1. When you call or connect with someone for the first time in any form, try to explain the context or background along with the introduction first. I’ve noticed many times when a customer service call comes in, the representative jumps straight to questions (with even questions that feel personal) without explaining the reason and background for the call. On social media, new LinkedIn or Facebook invites are often sent without any introductory message, leaving the receiver to figure out (especially if you haven’t met or connected in the past).

2. When someone you know tries to contact you, it is helpful to respond, even if it is a one liner saying you’re very busy currently. If you may not have clarity to respond regarding a question, it helps to say so. It is also helpful to manage expectations by referring to timeframes, if you think it will take time to respond. People should not feel that their messages went into a black hole and are left to decipher what that may mean. On the other hand, it also helps the sender to follow-up to ensure that it may not have been accidentally missed.

3. Related to the topic of givers and takers, it is not sustainable to just be a taker mostly. There are some people who seem to be happy as long as they receive help and support from others but when they receive a negative response or one that does not satisfy their needs, they miss to acknowledge and respond. It is important to acknowledge in any scenario and still thank someone for their time and interest for thinking and responding to you. It also worthwhile to ask yourself how you can as well be of help to others.
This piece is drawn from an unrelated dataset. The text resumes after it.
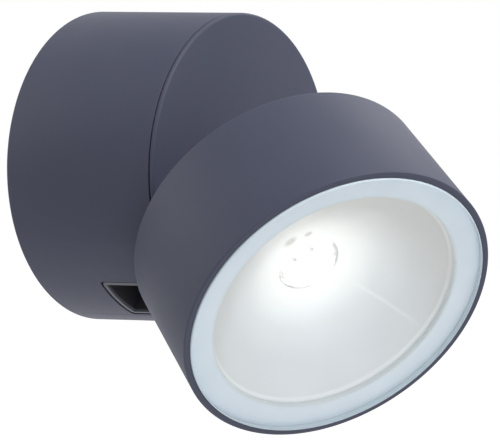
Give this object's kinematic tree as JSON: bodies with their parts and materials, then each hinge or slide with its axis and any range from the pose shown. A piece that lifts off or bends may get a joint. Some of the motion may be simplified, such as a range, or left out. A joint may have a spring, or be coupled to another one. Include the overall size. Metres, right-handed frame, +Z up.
{
  "type": "pivoting spotlight wall light",
  "caption": "Round wall spotlight: a short can turns on a wall plate, and a round lamp head of the same width swings out on a hidden hinge.",
  "frame": {"origin": "centre of the wall side, in the plane of the wall, on the can's axis", "axes": "+Y into the wall, +Z up, the lamp stands out towards -Y"},
  "size_m": [0.1338, 0.1541, 0.1431],
  "materials": {
    "cast_paint": "fine matte anthracite powder coat",
    "liner_paint": "matte grey liner",
    "zinc": "raw pressure casting",
    "steel": "zinc plated",
    "rubber": "soft black",
    "acetal": "smooth natural white",
    "brass": "turned",
    "case_plastic": "moulded white",
    "circuit_board": "green solder mask",
    "components": "moulded black",
    "terminal_plastic": "ivory moulded",
    "wire_brown": "brown insulation",
    "wire_white": "white insulation",
    "sink_metal": "bare extrusion",
    "led_board_white": "white solder mask on metal",
    "phosphor": "yellow phosphor",
    "lens_clear": "clear moulded lens",
    "reflector_white": "matte white",
    "front_glass": "clear hardened glass",
    "border_print": "fired print behind the glass",
    "silicone": "pale silicone bead"
  },
  "bodies": {
    "wall_mount": {"wall_plate": "zinc", "pan_spindle": "steel", "wall_gasket": "rubber", "pan_seal": "rubber", "cable_grommet": "rubber", "pan_washer": "acetal", "hub_clip": "steel"},
    "base": {"carrier_ring": "zinc", "base_housing": "cast_paint", "lock_screws": "steel", "front_cover": "cast_paint", "cover_seal": "rubber", "cover_screws": "steel", "slot_liner": "liner_paint", "liner_screws": "steel", "hinge_bracket": "steel", "bracket_screws": "steel", "hinge_bushes": "brass", "driver_case": "case_plastic", "driver_lid": "case_plastic", "driver_board": "circuit_board", "driver_components": "components", "driver_screws": "steel", "terminal_block": "terminal_plastic", "terminal_screws": "brass", "earth_screw": "brass", "supply_leads": "wire_brown", "driver_lead": "wire_white"},
    "head": {"hinge_arm": "cast_paint", "arm_screws": "steel", "hinge_pin": "steel", "pin_nut": "steel", "spring_washer": "steel", "friction_washers": "acetal", "head_housing": "cast_paint", "heat_sink": "sink_metal", "sink_screws": "steel", "thermal_pad": "silicone", "led_board": "led_board_white", "led_chips": "phosphor", "board_screws": "steel", "lens_holder": "case_plastic", "led_lens": "lens_clear", "reflector": "reflector_white", "front_glass": "front_glass", "glass_border": "border_print", "glass_bond": "silicone", "head_lead": "wire_white", "lead_grommet": "rubber"}
  },
  "joints": [
    {"name": "pan", "type": "hinge", "parent": "wall_mount", "child": "base", "pos_m": [0, 0, 0], "axis": [0, 1, 0], "range_deg": [-175, 175]},
    {"name": "tilt", "type": "hinge", "parent": "base", "child": "head", "pos_m": [-0.02114, -0.0459, -0.03218], "axis": [0.8358, 0, -0.549], "range_deg": [-42.6, 47.4]}
  ]
}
One may need to keep in mind that every action or lack of it, contributes to personal brand and reputation. Some people in positions of power unconsciously allow arrogance to creep into their communication (or lack of it). Everyone should receive the benefit of doubt, until proven otherwise through a noticeable trail of behaviors. We may be conditioned to pick up negatives faster than positives.

As we all work with so many different personalities, preferences and behaviors, it is valuable to get few consistent basic approaches in place, to avoid misunderstandings. We also live in an interconnected world where one’s personal or leadership brand image may actually travel long distances.

I still remember the time in university when I sent Daniel Goleman, author of multiple books including Emotional Intelligence (with no prior connection or influence) a note asking if he would be available and interested in joining a student event. It was a pleasant surprise and felt great to receive his assistant’s response next day and then Daniel himself in a couple of days, sharing that he would not be able to make it due to a hectic schedule. That left a strong impression. I also remember a time at work when someone I looked up to went totally missing (for probably good personal reason) during very challenging times, even when just presence and caring enquiries would have made a big difference. These experiences do leave long lasting impressions.

In any sphere of life (especially if you are a leader), how do you find opportunities in interpersonal communication to influence or impact other lives?

Would you have any notes of advice to share from your experiences?